### Task statement
Identify each line holding the string "with" and copy it.

══════════════════════════════

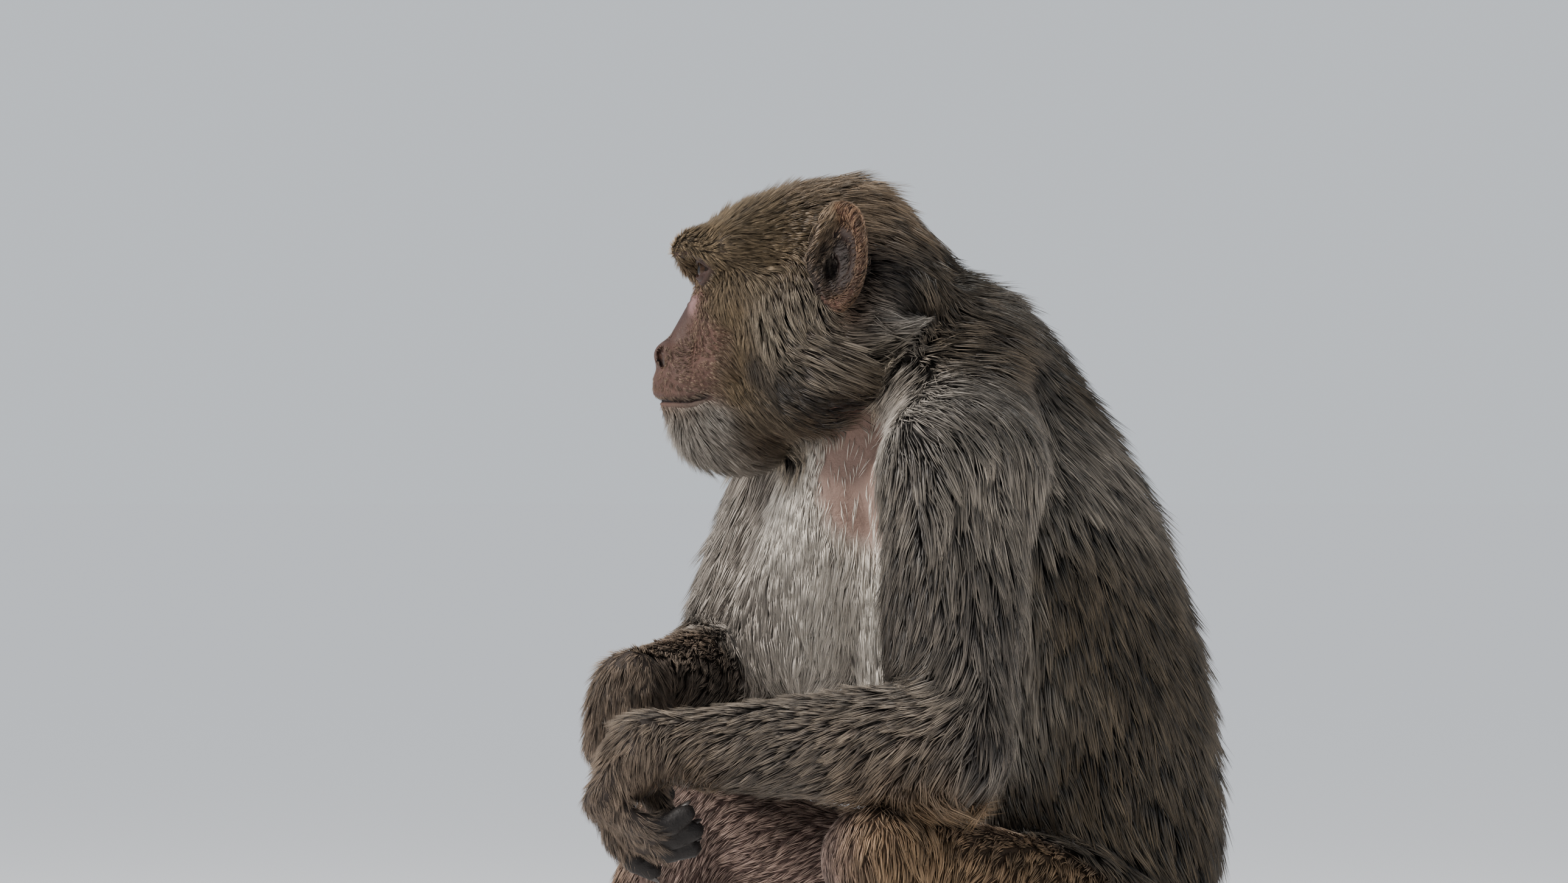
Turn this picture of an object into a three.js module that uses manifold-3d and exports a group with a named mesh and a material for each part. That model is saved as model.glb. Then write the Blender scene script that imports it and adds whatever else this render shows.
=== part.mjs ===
// Adult male rhesus macaque, a still life-size model: it sits on its rump with the knees up,
// the forearms resting on them, the hands hanging, and the head turned over the right shoulder.
// Millimetres, +Z up, the trunk faces -Y and its left side is +X. Surfaces are at the coat's tips.
import * as THREE from "three";
import { mergeVertices } from "three/addons/utils/BufferGeometryUtils.js";
import Module from "manifold-3d";

const wasm = await Module();
wasm.setup();

const at = (x, y, z) => new THREE.Vector3(x, y, z);
const degrees = THREE.MathUtils.degToRad;
const { clamp, lerp } = THREE.MathUtils;

// ---------- driving dimensions ----------
const GAP = 0.3; // every thin cut between two parts
const CELL = { trunk: 33, skull: 19, face: 10.8, foot: 15, hand: 12 }; // facet sizes of the blended parts
const LIMB_FACETS = [10, 8]; // round a bar and along it
const DIGIT_FACETS = [6, 6];
const TAIL_FACETS = [8, 14];
const HEAD_TURN = degrees(42); // to the animal's right, from the trunk's heading
const HEAD_PIVOT = at(0, -25, 430); // where the skull sits on the neck
const EYE_RADIUS = 10;

// The trunk's level sections: height, how far back the middle is, half width, half depth.
const TRUNK_SECTIONS = [
  [5, 68, 42, 40],
  [18, 70, 68, 64],
  [50, 74, 84, 76],
  [110, 77, 91, 83],
  [160, 75, 99, 91],
  [226, 57, 104, 100],
  [290, 41, 100, 96],
  [339, 30, 92, 82],
  [387, 16, 72, 66],
  [412, 0, 62, 57],
  [436, -20, 48, 44],
];

// Joint centres: shoulder, elbow and wrist; hip, knee and ankle. `reach` and `drop` go from the wrist
// to the knuckles, forwards and down; `toes` is the foot's heading.
const LIMBS = {
  left: {
    arm: [at(80, -50, 345), at(103, -72, 206), at(14, -203, 204)],
    reach: 20,
    drop: 27,
    leg: [at(50, 62, 86), at(80, -100, 146), at(76, -14, 29)],
    toes: degrees(8),
  },
  right: {
    arm: [at(-92, -24, 338), at(-122, -57, 233), at(-38, -175, 235)],
    reach: 6,
    drop: 33,
    leg: [at(-50, 62, 86), at(-116, -82, 160), at(-112, -150, 29)],
    toes: degrees(20),
  },
};
const ARM_RADII = { shoulder: 46, elbow: 37, wrist: 22 };
const SHOULDER_INSET = 58; // an upper arm's inner end, from the middle of the body
const CHEEK_REST = { x: 62, z: 366 }; // where the cheeks' coat meets the shoulders
const LEG_RADII = { hip: 60, knee: 35, ankle: 19 };
const SOLE_LENGTH = 104; // heel to the roots of the toes
// A foot, from its ankle: how far behind the heel and how far ahead the instep is, their height, the
// radii of heel, instep and ball, and half the width between the two sides of the ball.
const FOOT = { heel: 20, instep: 26, height: 15, radii: [16, 15, 12], ballHalf: 9, ballHeight: 10 };
const FOOT_SOFT = 9; // how softly a foot's masses join
const FOOT_CUT = 33; // the height at which a foot is parted from its shin
const TOES = { lengths: [38, 48, 52, 49, 42], middle: 3.5, spacing: 10.2, fan: 0.08, taper: 0.22 };
const BIG_TOE = { out: -14, root: 14, fan: -0.6 }; // it stands off on the inner side
const TOE_ARCH = [[0, 10], [0.38, 13], [0.72, 9.5], [1, 5.2]]; // share of a toe's length, and height
// A hand, from its wrist: the heel of the hand ahead and below, the radii of wrist, heel, palm and
// knuckles, and half the width between the two sides of heel and knuckles.
const HAND = { ahead: 6, down: 8, radii: [21, 17, 14, 11], heelHalf: 7, knuckleHalf: 13 };
const HAND_SOFT = 7; // how softly a hand's masses join
const FINGERS = { index: 14, spacing: 9.3, taper: 0.15 }; // how far thumbwards the index finger is
const THUMB = { back: 2, down: 14, out: 18, spread: 1.5 };
const DIGIT_RADII = { finger: 7, thumb: 6.6, toe: 7, bigToe: 8 };
const PAD = { centre: at(24, 70, 5), radii: at(17, 24, 9) }; // the left sitting pad
const TAIL = { radius: 16, taper: 0.42 };
const SIGN = { left: 1, right: -1 };

// ---------- materials ----------
const finish = (color, roughness) => new THREE.MeshStandardMaterial({ color, roughness, metalness: 0 });
const backFur = finish(0x6a5f52, 0.85);
const chestFur = finish(0xb0a698, 0.85);
const legFur = finish(0x8f7350, 0.85);
const faceSkin = finish(0x9b6a58, 0.6);
const darkSkin = finish(0x2e2624, 0.65);
const padSkin = finish(0xa77a70, 0.6);
const eyeball = finish(0x5a3413, 0.15);

// ---------- fields: the signed distance to a rounded body ----------
const ellipsoid = (centre, radii) => (p) => {
  const scaled = p.clone().sub(centre).divide(radii);
  const steep = scaled.clone().divide(radii).length();
  const k = scaled.length();
  return steep < 1e-9 ? -Math.min(radii.x, radii.y, radii.z) : (k * (k - 1)) / steep;
};

// A cone with a ball of radius ra at a and one of radius rb at b.
const cone = (a, b, ra, rb) => {
  const axis = b.clone().sub(a);
  const square = axis.lengthSq();
  return (p) => {
    const q = p.clone().sub(a);
    const t = clamp(q.dot(axis) / square, 0, 1);
    return q.addScaledVector(axis, -t).length() - lerp(ra, rb, t);
  };
};

// A body with level oval sections, each number of which follows a smooth curve up the body.
const column = (sections) => {
  const curves = [1, 2, 3].map(
    (i) => new THREE.SplineCurve(sections.map((row) => new THREE.Vector2(row[0], row[i]))),
  );
  const last = sections.length - 1;
  return (p) => {
    const above = sections.findIndex((row) => row[0] > p.z);
    const i = above < 0 ? last - 1 : Math.max(above - 1, 0);
    const share = clamp((p.z - sections[i][0]) / (sections[i + 1][0] - sections[i][0]), 0, 1);
    const [back, wide, deep] = curves.map((curve) => curve.getPoint((i + share) / last).y);
    const oval = Math.max(Math.hypot(p.x / wide, (p.y - back) / deep), 1e-6);
    const steep = Math.max(Math.hypot(p.x / wide ** 2, (p.y - back) / deep ** 2), 1e-6);
    return Math.max((oval * (oval - 1)) / steep, sections[0][0] - p.z, p.z - sections[last][0]);
  };
};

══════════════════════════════

### Solution for this problem
Turn this picture of an object into a three.js module that uses manifold-3d and exports a group with a named mesh and a material for each part. That model is saved as model.glb. Then write the Blender scene script that imports it and adds whatever else this render shows.
// Adult male rhesus macaque, a still life-size model: it sits on its rump with the knees up,
// A cone with a ball of radius ra at a and one of radius rb at b.
// A body with level oval sections, each number of which follows a smooth curve up the body.